Hannaton is one of those kibbutzim that has recently been privatized, but in the past decade has seen a resurgence of young Israeli families coming to live in a shared community. They no longer farm the land or eat in a common dining hall, but they send their kids to the kibbutz school and make major decisions as a community. This is where pluralism comes in. As I mentioned, Judaism is defined by a spectrum of observance when it comes to religion. Some are strictly secular; some go to synagogue but not observe Shabbat (a day of rest); others will carefully follow every rule of Shabbat. Hannaton is unique because it houses all types of Jews, and allows for every form of religious expression. For example, public spaces such as the pool, garden, and synagogue observe the most strict rules of Shabbat, but inside the home, anything goes.

This coexistence, like most, is not easy. While at Hannaton we interviewed a panel of residents who were of varying levels of religiousness. They all cited instances of religious conflict, mostly having to do with education—when opening their kindergarten, there was intense disagreement over whether the school should be secular or religious. The issue was decided by a democratic vote, leaving many in the minority unhappy. But they emphasized that this kind of struggle was why they chose Hannaton. They valued the opportunity to be part of a diverse community, one that did not value one type of Jew over another. And, because it is privatized, Hannaton no longer values one type of work over another; community members work in a variety of fields, from medicine to law to education and yes, still agriculture. The important thing is no longer that everyone contribute to the kibbutz with labor, but that they contribute their time and energy to building a strong community.

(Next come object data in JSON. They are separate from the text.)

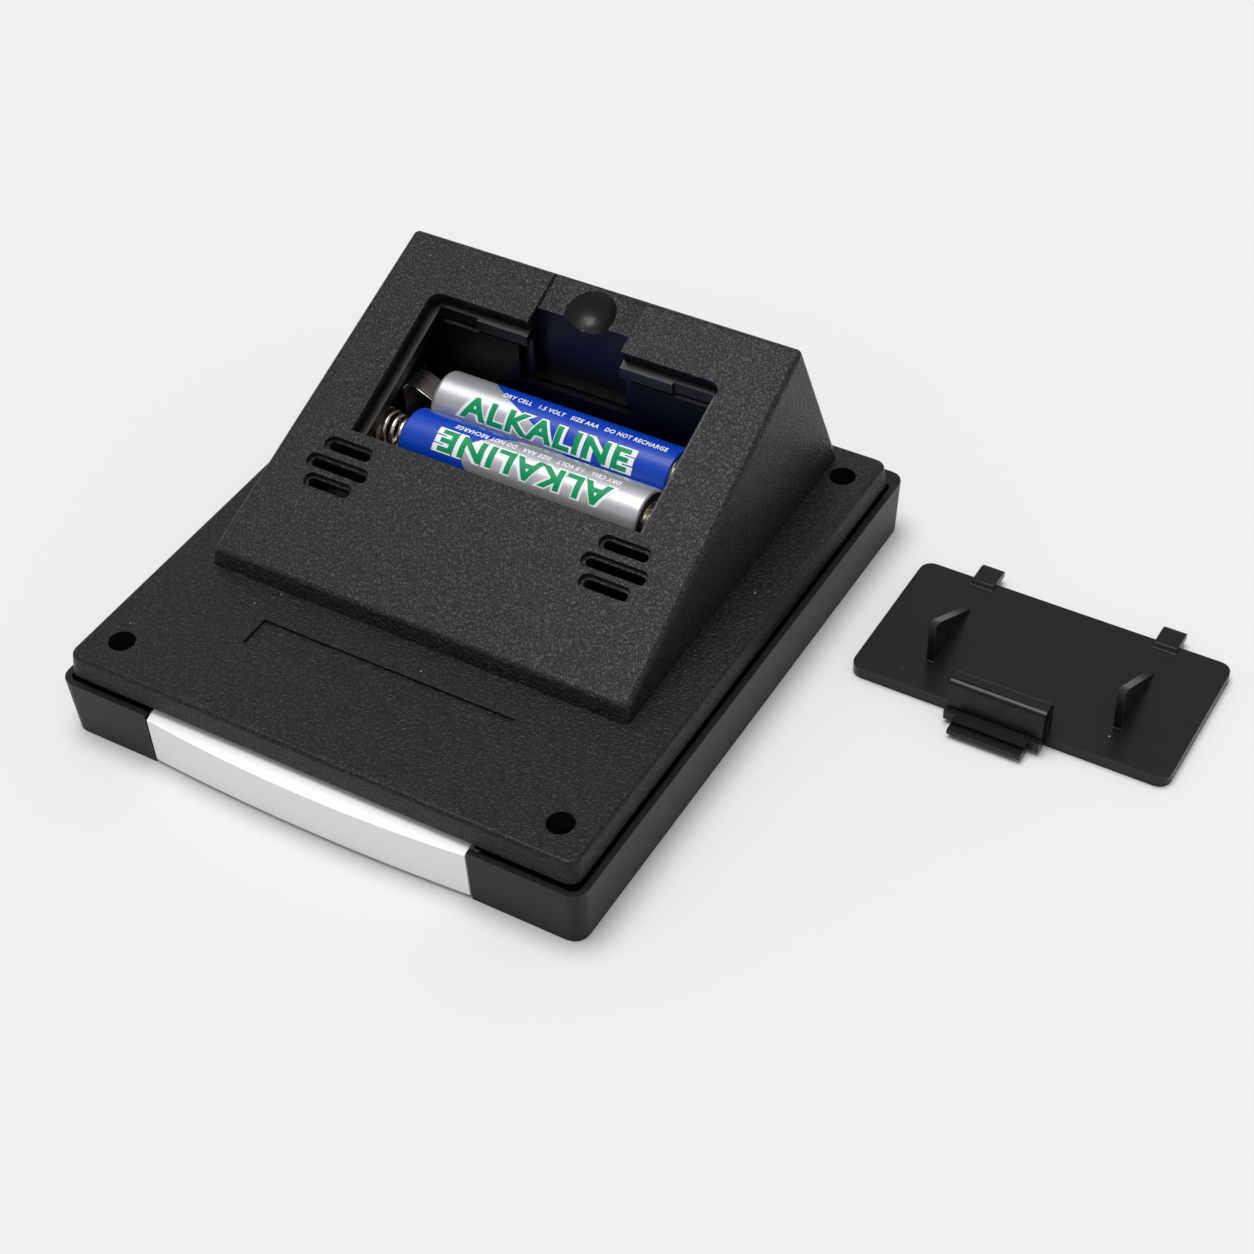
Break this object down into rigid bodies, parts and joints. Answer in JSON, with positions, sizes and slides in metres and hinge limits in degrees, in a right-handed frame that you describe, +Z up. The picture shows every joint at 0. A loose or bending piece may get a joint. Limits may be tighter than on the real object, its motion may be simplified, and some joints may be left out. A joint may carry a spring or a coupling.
{
  "type": "desk alarm clock",
  "caption": "Battery desk alarm clock lying on its face: shallow case with a wedge stand, open battery compartment with cells, snooze bar, and its loose battery cover beside it.",
  "frame": {"origin": "centre of the display lens's outer face, which lies on the surface", "axes": "+Z up, from the clock's face to its back; +X along the snooze bar's edge; +Y from the snooze bar towards the edge that the clock stands on in use"},
  "size_m": [0.153, 0.1042, 0.0425],
  "materials": {
    "frame_plastic": "satin black ABS, finely spark-textured",
    "housing_plastic": "black ABS with a moulded leather grain",
    "tray_plastic": "smooth black ABS",
    "cover_plastic": "satin black ABS",
    "bar_plastic": "satin white ABS",
    "key_plastic": "satin dark grey ABS",
    "clear_lens": "clear polished plastic",
    "lcd_glass": "liquid crystal glass",
    "diffuser_acrylic": "milky acrylic",
    "reflector_film": "bright white film",
    "silicone": "matt silicone rubber",
    "board_laminate": "green solder mask",
    "black_resin": "moulded black resin",
    "nickel_plate": "bright nickel plating",
    "screw_steel": "zinc-plated steel",
    "cell_wrap": "glossy printed sleeve, blue and silver",
    "cell_gasket": "nylon seal",
    "red_insulation": "PVC",
    "black_insulation": "PVC"
  },
  "bodies": {
    "clock": {"front_frame": "frame_plastic", "front_lens": "clear_lens", "lcd_glass": "lcd_glass", "lcd_reflector": "reflector_film", "light_diffuser": "diffuser_acrylic", "zebra_strip_upper": "silicone", "zebra_strip_lower": "silicone", "backlight_led": "diffuser_acrylic", "main_board": "board_laminate", "controller_blob": "black_resin", "clock_crystal": "screw_steel", "supply_capacitor": "black_resin", "alarm_buzzer": "black_resin", "snooze_switch": "black_resin", "key_pad": "silicone", "back_cover": "housing_plastic", "stand_housing": "housing_plastic", "battery_tray": "tray_plastic", "negative_plate": "nickel_plate", "positive_plate": "nickel_plate", "link_plate": "nickel_plate", "left_spring": "nickel_plate", "right_spring": "nickel_plate", "negative_wire": "black_insulation", "positive_wire": "red_insulation", "case_screw_1": "screw_steel", "board_screw_1": "screw_steel", "housing_screw_1": "screw_steel", "case_screw_2": "screw_steel", "board_screw_2": "screw_steel", "housing_screw_2": "screw_steel", "case_screw_3": "screw_steel", "board_screw_3": "screw_steel", "housing_screw_3": "screw_steel", "case_screw_4": "screw_steel", "board_screw_4": "screw_steel", "housing_screw_4": "screw_steel"},
    "snooze": {"snooze_bar": "bar_plastic"},
    "snooze_plunger": {"snooze_plunger": "bar_plastic"},
    "battery_cover": {"cover_plate": "cover_plastic"},
    "cover_latch": {"cover_latch": "cover_plastic"},
    "key_1": {"key_cap_1": "key_plastic"},
    "key_2": {"key_cap_2": "key_plastic"},
    "key_3": {"key_cap_3": "key_plastic"},
    "key_4": {"key_cap_4": "key_plastic"},
    "cell_1": {"cell_1_jacket": "cell_wrap", "cell_1_insulator": "cell_gasket", "cell_1_positive_cap": "nickel_plate", "cell_1_negative_cap": "nickel_plate"},
    "cell_2": {"cell_2_jacket": "cell_wrap", "cell_2_insulator": "cell_gasket", "cell_2_positive_cap": "nickel_plate", "cell_2_negative_cap": "nickel_plate"}
  },
  "joints": [
    {"name": "snooze_press", "type": "slide", "parent": "clock", "child": "snooze", "axis": [0, 1, 0], "range_m": [0, 0.0008], "stiffness_N_per_m": 400, "springref_m": -0.0008},
    {"name": "switch_press", "type": "slide", "parent": "clock", "child": "snooze_plunger", "axis": [0, 1, 0], "range_m": [0, 0.0008]},
    {"name": "cell_1_lift", "type": "slide", "parent": "clock", "child": "cell_1", "axis": [0, 0, 1], "range_m": [0, 0.04]},
    {"name": "cell_2_lift", "type": "slide", "parent": "clock", "child": "cell_2", "axis": [0, 0, 1], "range_m": [0, 0.04]},
    {"name": "cover_lift", "type": "slide", "parent": "clock", "child": "battery_cover", "axis": [0, 0, 1], "range_m": [0, 0.06]},
    {"name": "latch_flex", "type": "hinge", "parent": "battery_cover", "child": "cover_latch", "pos_m": [0.0794, 0.0169, 0.0065], "axis": [1, 0, 0], "range_deg": [0, 5], "stiffness_Nm_per_rad": 0.05, "springref_deg": -2.86},
    {"name": "key_1_press", "type": "slide", "parent": "clock", "child": "key_1", "axis": [0, 0, 1], "range_m": [0, 0.0008], "stiffness_N_per_m": 300, "springref_m": -0.0005},
    {"name": "key_2_press", "type": "slide", "parent": "clock", "child": "key_2", "axis": [0, 0, 1], "range_m": [0, 0.0008], "stiffness_N_per_m": 300, "springref_m": -0.0005},
    {"name": "key_3_press", "type": "slide", "parent": "clock", "child": "key_3", "axis": [0, 0, 1], "range_m": [0, 0.0008], "stiffness_N_per_m": 300, "springref_m": -0.0005},
    {"name": "key_4_press", "type": "slide", "parent": "clock", "child": "key_4", "axis": [0, 0, 1], "range_m": [0, 0.0008], "stiffness_N_per_m": 300, "springref_m": -0.0005}
  ],
  "couplings": [
    {"joint": "switch_press", "follows": "snooze_press", "ratio": 1}
  ]
}
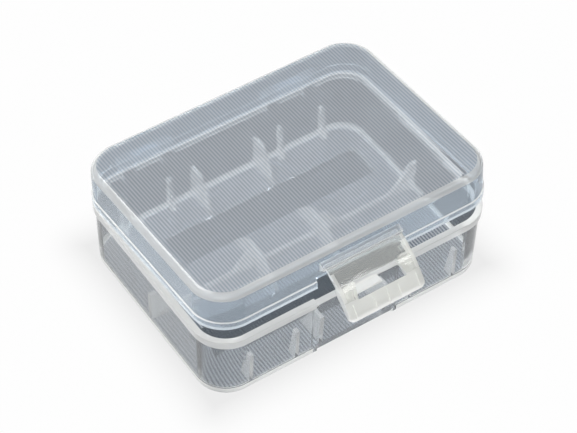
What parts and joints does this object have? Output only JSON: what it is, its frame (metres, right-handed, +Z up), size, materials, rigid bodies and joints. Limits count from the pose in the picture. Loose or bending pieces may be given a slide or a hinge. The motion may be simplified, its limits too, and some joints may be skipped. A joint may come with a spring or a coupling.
{
  "type": "hinged cell storage case",
  "caption": "Clear rounded plastic case with a hinged lid, a front snap latch and ribbed cradles inside for round battery cells.",
  "frame": {"origin": "centre of the tray's footprint, on the face it stands on", "axes": "+X along the long latch side, left to right as seen from the latch; +Y from the latch side to the hinge side; +Z up"},
  "size_m": [0.077, 0.0716, 0.0338],
  "materials": {
    "tray_plastic": "clear moulded plastic, finely lined floor",
    "lid_plastic": "clear moulded plastic, finely lined top",
    "latch_plastic": "clear moulded plastic, thick grip",
    "pin_plastic": "clear moulded plastic"
  },
  "bodies": {
    "tray": {"base_tray": "tray_plastic", "hinge_pin_left": "pin_plastic", "hinge_pin_right": "pin_plastic"},
    "lid": {"lid": "lid_plastic"},
    "latch": {"latch_flap": "latch_plastic"}
  },
  "joints": [
    {"name": "lid_hinge", "type": "hinge", "parent": "tray", "child": "lid", "pos_m": [0, 0.0306, 0.0193], "axis": [-1, 0, 0], "range_deg": [-4.38, 175.6]},
    {"name": "latch_hinge", "type": "hinge", "parent": "lid", "child": "latch", "pos_m": [0, -0.02982, 0.02987], "axis": [-1, 0, 0], "range_deg": [-45.5, 70]}
  ]
}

These are just two examples of how coexistence plays out successfully. But I believe they can be guides for coexistence efforts to come. The Druze are a peaceful people that cherish community above all else, and for the most part, keep to themselves in small villages. But they espouse intense nationalistic values, and give their lives to keep Israel—or wherever they live—safe and successful. In return, the Druze live in peace and prosperity, incurring the benefits like all Israeli citizens, regardless of if they are Jewish or not. And on the other hand, Hannaton residents also represent diverse beliefs but, by virtue of the community in which they live, must overcome religious conflict for the good of the group. By putting coexistence above self-interest, they find ways to make pluralism work.

Both communities make sacrifices for coexistence; that is the nature of the beauty (and beast) we call diversity. But in doing so, they find incredible success in a shared dynamic. Throughout the trip, I was struck by the humility and sheer, unabashed honesty that each community had in sharing their struggles. The individual recognized that his identity was not the only one, and that even though he lived in a community, he did not have to compromise his values in order to allow others to fulfill theirs. When exactly did we forget this?

Whenever it was in our history, I’m thankful that we have communities like Yanuch and Hannaton to offer a reminder.

The whole group at DeGanya, the nation’s first kibbutz.